Paco Ignacio Taibo II, Archanges. 12 histoires de révolutionnaires sans révolution possible, Métailié, Paris, 2012.
Où classer le livre de Paco Ignacio Taibo II ? Ceux qui se piquent de littérature savent que ce dernier est un des plus grands romanciers mexicains contemporains. Mais Paco Ignacio Taibo II ne se cantonne pas au seul roman. Il est ainsi l'auteur de deux solides biographies, l'une de Che Guevara et la plus récente de Pancho Villa. Avec Archanges, il se place délibérément à la frontière entre les deux genres.
A travers la vie de douze militants révolutionnaires il essaye de restituer les luttes sociales, les grèves insurrectionnelles et les révolutions manquées du XX°siècle. Mais Paco Ignacio Taibo II ne s’intéresse pas aux vainqueurs, tels Lénine ou Mao, mais plutôt aux vaincus de l'Histoire ceux qui sont engloutis par les évènements puis disparaissent des mémoires et des monographies. Et c'est tout ce qui fait l’intérêt de ce livre : il raconte des destins méconnus voire inconnus.
La plupart des héros que campe Paco Ignacio Taibo II, nous les avons déjà aperçu dans certains ouvrages où leurs noms n'apparaissent qu'au détour d'une page voire d'une note. Ainsi de Larrisa Reisner, combattante dans la guerre civile russe, puis agent secret soviétique en Afghanistan. Elle part ensuite en Allemagne assisté aux échecs des insurrections communistes dont celle de Hambourg en 1923 sur laquelle elle livre un témoignage. Désabusée et encline à la dissidence face à l'évolution de l'URSS, elle meurt en 1926, à 34 ans dans un hopital de Moscou. Adolf Ioffe, premier ambassadeur des Soviet dans l'Allemagne de Guillaume II est un vieux bolchevik qui se suicide en 1927 pour dénoncer l'exclusion du comité central de Trotski. Il retrace le destin de Max Holz, révolutionnaire allemand qui après 1918 mène la lutte armée contre les autorités. Condamné, emprisonné, puis amnistié en 1927, il rejoint l'Union soviétique pour disparaître de manière « accidentelle » en 1933. Les socialistes sont représentés dans la galerie de Paco Ignacio Taibo II en la personne de Friedrich Adler, fils du leader social-démocrate Victor Adler. Encore adolescent, Friedrich assassine en 1916 un ministre pour pousser l'empereur François-Joseph à cesser la guerre.

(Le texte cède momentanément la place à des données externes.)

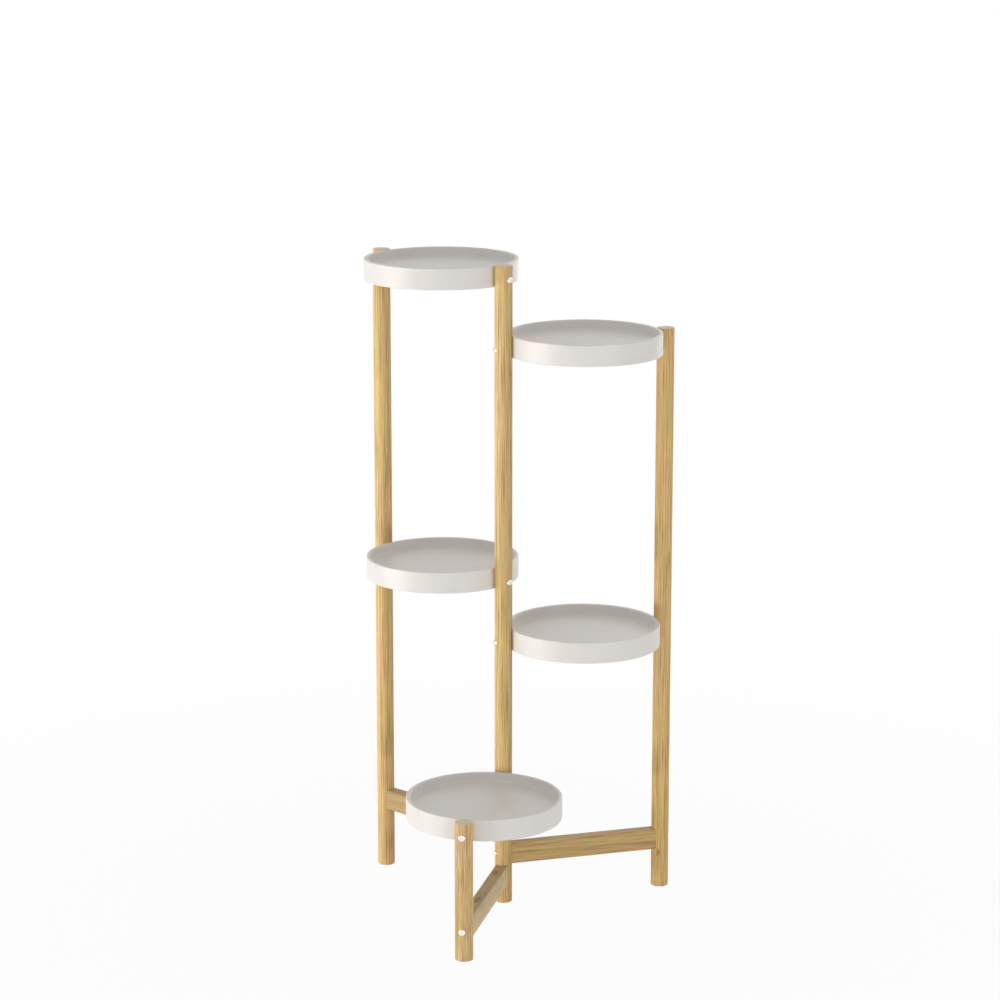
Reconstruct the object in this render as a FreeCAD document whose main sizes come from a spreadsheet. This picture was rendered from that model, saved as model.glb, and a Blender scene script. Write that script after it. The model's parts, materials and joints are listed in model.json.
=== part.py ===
import FreeCAD, Part
import math
import os
import Sketcher

# A tiered plant stand: four round posts, three base bars and five moulded trays, bolted together.
# Millimetres. +Z is up, and the origin is the centre of the centre post's foot.

SIZES = {
    # round posts
    "post_diameter": 34.0,
    "post_end_rounding": 1.5,
    "tall_post_height": 1250.0,
    "right_post_drop": 133.0,
    "front_post_height": 267.0,
    # the three arms, as degrees from +X
    "left_arm_angle": 150.0,
    "right_arm_angle": 30.0,
    "front_arm_angle": 270.0,
    # base bars
    "bar_width": 24.0,
    "bar_height": 40.0,
    "bar_edge_rounding": 1.5,
    "lowest_bar_underside": 37.0,
    "bar_level_gap": 1.0,
    "cope_clearance": 0.2,
    # trays
    "tray_diameter": 295.0,
    "tray_height": 41.0,
    "tray_wall": 2.5,
    "rim_width": 8.0,
    "rim_rounding": 2.0,
    "recess_depth": 17.5,
    "recess_fillet": 3.0,
    "tray_foot_rounding": 1.5,
    "rim_drop": 1.0,
    "middle_left_rim_height": 668.0,
    "middle_right_rim_drop": 120.0,
    # the hollows in a tray's wall that hug its two posts
    "saddle_depth": 3.0,
    "saddle_clearance": 0.3,
    # ribs and bosses under a tray
    "rib_count": 8,
    "rib_thickness": 2.0,
    "rib_depth": 8.0,
    "hub_diameter": 60.0,
    "boss_width": 26.0,
    "boss_wall": 4.0,
    "boss_inset": 1.0,
    # bolts with domed heads
    "bolt_diameter": 6.0,
    "bolt_hole_clearance": 0.5,
    "bolt_tip": 2.8,
    "bolt_end_room": 1.0,
    "head_diameter": 12.5,
    "head_height": 3.3,
    "head_rounding": 2.4,
    "spotface_clearance": 0.5,
    "socket_size": 4.0,
    "socket_depth": 2.0,
    # square nuts in the trays
    "nut_size": 10.0,
    "nut_thickness": 5.0,
    "nut_corner_rounding": 0.8,
    "nut_clearance": 0.3,
    "nut_headroom": 1.0,
    "thread_clearance": 0.1,
    # barrel nuts in the bars
    "barrel_diameter": 10.0,
    "barrel_length": 16.0,
    "barrel_clearance": 0.2,
    "barrel_reach": 30.0,
    "slot_width": 1.6,
    "slot_depth": 1.5,
    # screws from the trays' hollow undersides into the posts
    "screw_diameter": 4.5,
    "screw_length": 25.0,
    "screw_point": 5.0,
    "screw_end_room": 1.0,
    "screw_head_diameter": 9.0,
    "screw_head_height": 2.8,
    "screw_head_rounding": 1.6,
    "cross_length": 4.4,
    "cross_width": 1.0,
    "cross_depth": 1.4,
}

# Sizes that follow from the ones above.
POST_RADIUS = "(Sizes.post_diameter / 2)"
ARM = "(Sizes.tray_diameter + Sizes.post_diameter - 2 * Sizes.saddle_depth)"
TRAY_RADIUS = "(Sizes.tray_diameter / 2)"
RECESS_RADIUS = "(Sizes.tray_diameter / 2 - Sizes.rim_width)"
FLOOR_UNDERSIDE = "(Sizes.recess_depth + Sizes.tray_wall)"
BOLT_DROP = f"({FLOOR_UNDERSIDE} + Sizes.nut_size / 2 + Sizes.nut_headroom)"
SADDLE_RADIUS = f"({POST_RADIUS} + Sizes.saddle_clearance)"
BOSS_FACE = f"({SADDLE_RADIUS} + Sizes.boss_wall)"
NUT_SLOT = "(Sizes.nut_thickness + Sizes.nut_clearance)"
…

Le Mexique n'est pas oublié dans la personne de l'anarchiste Sebastian San Vicente, des peintres Diego Rivera et David Siqueiros, du syndicaliste et maire d'Acapulco Juan Escudero, de l’agitateur Librado Rivera à Tampico. Ils dressent à travers eux un portrait du Mexique révolutionnaire de l'après 1918. C'est aussi le Mexique qui sert de décor à un épisode de la vie du célèbre anarchiste espagnol Buenaventura Durruti que raconte Paco Ignacio Taibo II.
Paco Ignacio Taibo II fait aussi le tour du monde. Un épisode se place dans l'Espagne de la guerre civile au moment de la bataille de Guadalajara en 1937 quand un volontaire italien des Brigades internationales se sert d'un modeste haut-parleur pour démoraliser les soldats fascistes italiens qui lui font face. Puis le lecteur part vers la Chine des années 1920 quand Peng Pai, jeune communiste organise les revendications des ouvriers agricoles. Quand en 1927, le Kuomintang rompt son alliance avec les communistes, Peng Pai est poursuivi. Arrêté, torturé il est assassiné en 1929. Plus original encore car bien moins connu le destin de Raul Diaz Arguelles, un Cubain, combattant de la guerilla avec Castro qui, devenu colonel, part en Angola en 1975 pour soutenir le mouvement révolutionnaire. Il meurt quand son char saute sur une mine.
Paco Ignacio Taibo II allie la verve du conteur au don du romancier pour redonner vie à des personnages et des situations, le tout s'appuyant sur une documentation historique ample. Il nous livre ainsi, à travers un foisonnement de destins singuliers, une histoire du mouvement révolutionnaire qui parfois se confond avec un roman d'aventures. Remercions Paco Ignacio Taibo II de nous faire découvrir ces semi-anonymes qui sont la chair même de l'Histoire.